- **AIM**:
Copy out all of the material, matching it word for word.

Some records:

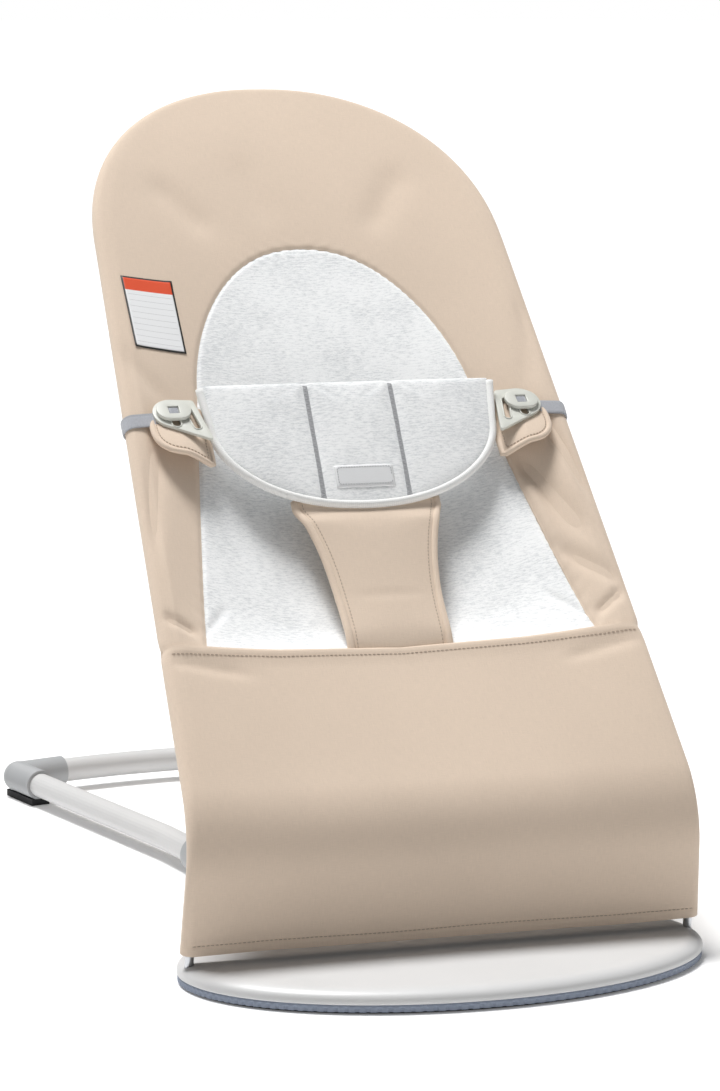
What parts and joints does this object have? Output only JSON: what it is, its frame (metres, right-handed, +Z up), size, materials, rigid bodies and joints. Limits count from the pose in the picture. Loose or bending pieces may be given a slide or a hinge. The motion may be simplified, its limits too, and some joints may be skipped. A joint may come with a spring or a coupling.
{
  "type": "baby bouncer seat",
  "caption": "Reclined fabric baby bouncer: sling on a bent wire loop hinged in an oval plate, held by a folding brace on a tubular floor frame.",
  "frame": {"origin": "on the floor under the middle of the object's bounding box", "axes": "+Z up, the sitter faces -Y (front plate at -Y, head end towards +Y), +X to the right when looking at the seat from the front"},
  "size_m": [0.38, 0.7864, 0.5995],
  "materials": {
    "plate_paint": "satin paint",
    "grip_strip": "matte",
    "black_rubber": "matte",
    "dark_plastic": "matte",
    "grey_plastic": "satin",
    "steel_screws": "satin",
    "painted_tube": "satin powder coat",
    "grip_rubber": "matte",
    "steel_wire": "bright zinc",
    "beige_cotton": "woven cotton",
    "melange_jersey": "melange knit",
    "white_satin": "satin ribbon",
    "clip_plastic": "satin",
    "grey_webbing": "knitted elastic"
  },
  "bodies": {
    "base": {"base_plate": "plate_paint", "plate_edge_strip": "grip_strip", "plate_sole": "black_rubber", "hinge_bearing_left": "dark_plastic", "hinge_bearing_right": "dark_plastic", "leg_socket_left": "grey_plastic", "leg_socket_right": "grey_plastic", "socket_screws": "steel_screws", "floor_leg_left": "painted_tube", "floor_leg_right": "painted_tube", "rear_cross_tube": "painted_tube", "corner_elbow_left": "grey_plastic", "corner_elbow_right": "grey_plastic", "foot_pad_left": "black_rubber", "foot_pad_right": "black_rubber", "brace_bracket_left": "grey_plastic", "brace_bracket_right": "grey_plastic"},
    "seat": {"hinge_rod": "steel_wire", "seat_frame_wire": "steel_wire", "notch_rack_left": "dark_plastic", "notch_rack_right": "dark_plastic", "sling_side_cover": "beige_cotton", "sling_centre_panel": "melange_jersey", "sling_lower_panel": "beige_cotton", "sling_back_panel": "beige_cotton", "crotch_panel": "beige_cotton", "waist_band": "melange_jersey", "band_patch": "white_satin", "care_label": "white_satin", "clip_left": "clip_plastic", "clip_right": "clip_plastic", "clip_tab_left": "beige_cotton", "clip_tab_right": "beige_cotton", "webbing_left": "grey_webbing", "webbing_right": "grey_webbing"},
    "brace": {"brace_bow": "painted_tube", "brace_grip": "grip_rubber", "brace_hub_left": "grey_plastic", "brace_hub_right": "grey_plastic"},
    "toggle_left": {"toggle_left": "clip_plastic"},
    "toggle_right": {"toggle_right": "clip_plastic"}
  },
  "joints": [
    {"name": "seat_fold", "type": "hinge", "parent": "base", "child": "seat", "pos_m": [0, -0.279, 0.0082], "axis": [1, 0, 0], "range_deg": [-45.5, 0]},
    {"name": "brace_fold", "type": "hinge", "parent": "base", "child": "brace", "pos_m": [0, 0.02, 0.032], "axis": [1, 0, 0], "range_deg": [-87, 0]},
    {"name": "toggle_slide_left", "type": "slide", "parent": "seat", "child": "toggle_left", "axis": [0, -0.8339, -0.5519], "range_m": [0, 0.008]},
    {"name": "toggle_slide_right", "type": "slide", "parent": "seat", "child": "toggle_right", "axis": [0, -0.8339, -0.5519], "range_m": [0, 0.008]}
  ],
  "couplings": [
    {"joint": "brace_fold", "follows": "seat_fold", "ratio": 1.9066}
  ]
}
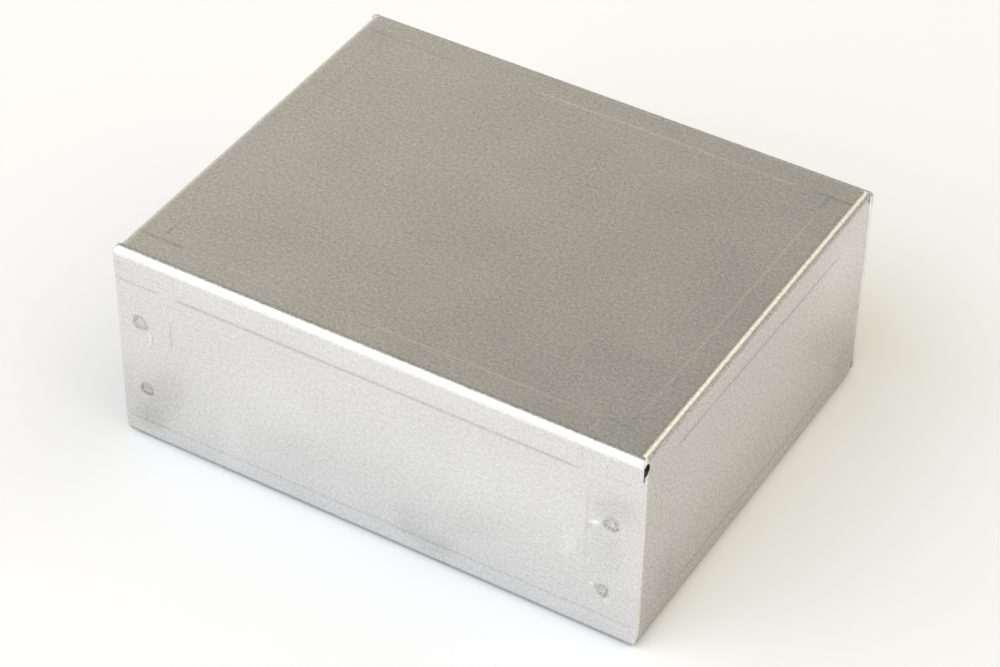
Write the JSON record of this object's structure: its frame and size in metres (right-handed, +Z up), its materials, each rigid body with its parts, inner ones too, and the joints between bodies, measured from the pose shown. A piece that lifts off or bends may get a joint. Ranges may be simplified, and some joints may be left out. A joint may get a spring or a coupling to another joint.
{
  "type": "electronics chassis",
  "caption": "Open-bottomed rectangular box folded from aluminium sheet, with lapped and spot-welded corners, round corner reliefs and inward flanges along the base.",
  "frame": {"origin": "centre of the base, on the plane that the four flanges rest on", "axes": "+X along the long walls towards the end wall that the picture shows, +Y from the front wall to the back wall, +Z up"},
  "size_m": [0.127, 0.1016, 0.0518],
  "materials": {
    "chassis": "plain rolled sheet, satin to matt, with faint press-brake marks along the folds"
  },
  "bodies": {
    "root": {"chassis": "chassis"}
  },
  "joints": []
}
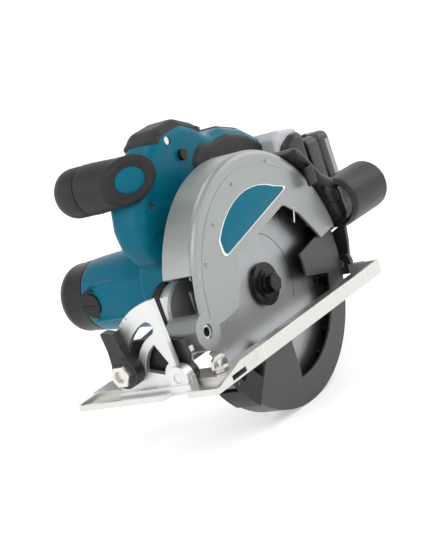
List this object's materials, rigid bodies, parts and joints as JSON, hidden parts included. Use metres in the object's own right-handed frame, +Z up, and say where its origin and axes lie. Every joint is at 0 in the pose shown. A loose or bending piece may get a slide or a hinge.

- **ANSWER TO THE EXERCISE**:
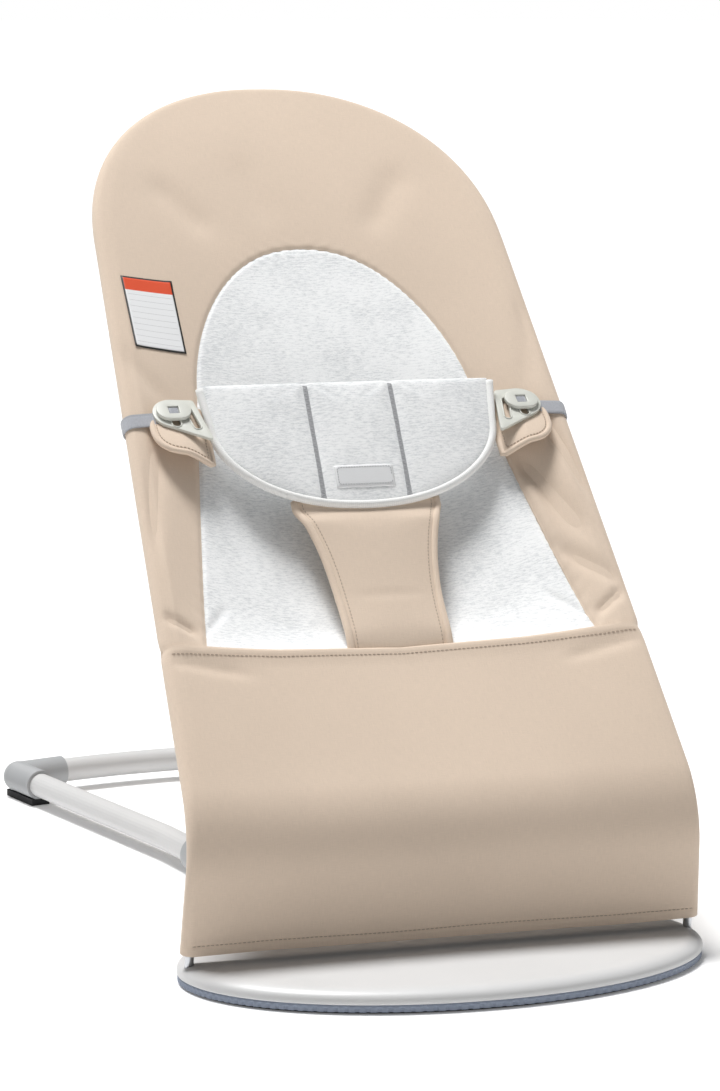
What parts and joints does this object have? Output only JSON: what it is, its frame (metres, right-handed, +Z up), size, materials, rigid bodies and joints. Limits count from the pose in the picture. Loose or bending pieces may be given a slide or a hinge. The motion may be simplified, its limits too, and some joints may be skipped. A joint may come with a spring or a coupling.
{
  "type": "baby bouncer seat",
  "caption": "Reclined fabric baby bouncer: sling on a bent wire loop hinged in an oval plate, held by a folding brace on a tubular floor frame.",
  "frame": {"origin": "on the floor under the middle of the object's bounding box", "axes": "+Z up, the sitter faces -Y (front plate at -Y, head end towards +Y), +X to the right when looking at the seat from the front"},
  "size_m": [0.38, 0.7864, 0.5995],
  "materials": {
    "plate_paint": "satin paint",
    "grip_strip": "matte",
    "black_rubber": "matte",
    "dark_plastic": "matte",
    "grey_plastic": "satin",
    "steel_screws": "satin",
    "painted_tube": "satin powder coat",
    "grip_rubber": "matte",
    "steel_wire": "bright zinc",
    "beige_cotton": "woven cotton",
    "melange_jersey": "melange knit",
    "white_satin": "satin ribbon",
    "clip_plastic": "satin",
    "grey_webbing": "knitted elastic"
  },
  "bodies": {
    "base": {"base_plate": "plate_paint", "plate_edge_strip": "grip_strip", "plate_sole": "black_rubber", "hinge_bearing_left": "dark_plastic", "hinge_bearing_right": "dark_plastic", "leg_socket_left": "grey_plastic", "leg_socket_right": "grey_plastic", "socket_screws": "steel_screws", "floor_leg_left": "painted_tube", "floor_leg_right": "painted_tube", "rear_cross_tube": "painted_tube", "corner_elbow_left": "grey_plastic", "corner_elbow_right": "grey_plastic", "foot_pad_left": "black_rubber", "foot_pad_right": "black_rubber", "brace_bracket_left": "grey_plastic", "brace_bracket_right": "grey_plastic"},
    "seat": {"hinge_rod": "steel_wire", "seat_frame_wire": "steel_wire", "notch_rack_left": "dark_plastic", "notch_rack_right": "dark_plastic", "sling_side_cover": "beige_cotton", "sling_centre_panel": "melange_jersey", "sling_lower_panel": "beige_cotton", "sling_back_panel": "beige_cotton", "crotch_panel": "beige_cotton", "waist_band": "melange_jersey", "band_patch": "white_satin", "care_label": "white_satin", "clip_left": "clip_plastic", "clip_right": "clip_plastic", "clip_tab_left": "beige_cotton", "clip_tab_right": "beige_cotton", "webbing_left": "grey_webbing", "webbing_right": "grey_webbing"},
    "brace": {"brace_bow": "painted_tube", "brace_grip": "grip_rubber", "brace_hub_left": "grey_plastic", "brace_hub_right": "grey_plastic"},
    "toggle_left": {"toggle_left": "clip_plastic"},
    "toggle_right": {"toggle_right": "clip_plastic"}
  },
  "joints": [
    {"name": "seat_fold", "type": "hinge", "parent": "base", "child": "seat", "pos_m": [0, -0.279, 0.0082], "axis": [1, 0, 0], "range_deg": [-45.5, 0]},
    {"name": "brace_fold", "type": "hinge", "parent": "base", "child": "brace", "pos_m": [0, 0.02, 0.032], "axis": [1, 0, 0], "range_deg": [-87, 0]},
    {"name": "toggle_slide_left", "type": "slide", "parent": "seat", "child": "toggle_left", "axis": [0, -0.8339, -0.5519], "range_m": [0, 0.008]},
    {"name": "toggle_slide_right", "type": "slide", "parent": "seat", "child": "toggle_right", "axis": [0, -0.8339, -0.5519], "range_m": [0, 0.008]}
  ],
  "couplings": [
    {"joint": "brace_fold", "follows": "seat_fold", "ratio": 1.9066}
  ]
}
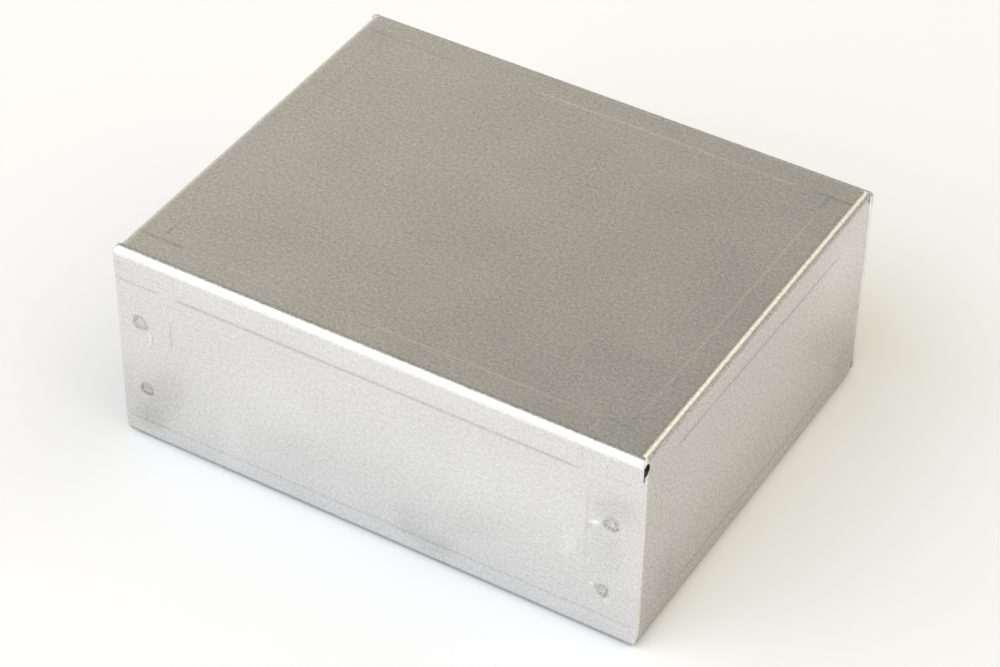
Write the JSON record of this object's structure: its frame and size in metres (right-handed, +Z up), its materials, each rigid body with its parts, inner ones too, and the joints between bodies, measured from the pose shown. A piece that lifts off or bends may get a joint. Ranges may be simplified, and some joints may be left out. A joint may get a spring or a coupling to another joint.
{
  "type": "electronics chassis",
  "caption": "Open-bottomed rectangular box folded from aluminium sheet, with lapped and spot-welded corners, round corner reliefs and inward flanges along the base.",
  "frame": {"origin": "centre of the base, on the plane that the four flanges rest on", "axes": "+X along the long walls towards the end wall that the picture shows, +Y from the front wall to the back wall, +Z up"},
  "size_m": [0.127, 0.1016, 0.0518],
  "materials": {
    "chassis": "plain rolled sheet, satin to matt, with faint press-brake marks along the folds"
  },
  "bodies": {
    "root": {"chassis": "chassis"}
  },
  "joints": []
}
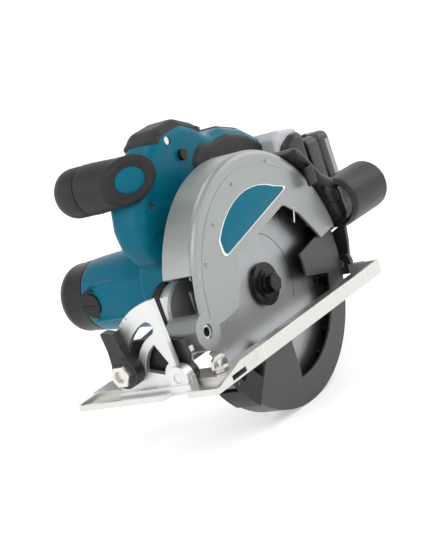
List this object's materials, rigid bodies, parts and joints as JSON, hidden parts included. Use metres in the object's own right-handed frame, +Z up, and say where its origin and axes lie. Every joint is at 0 in the pose shown. A loose or bending piece may get a slide or a hinge.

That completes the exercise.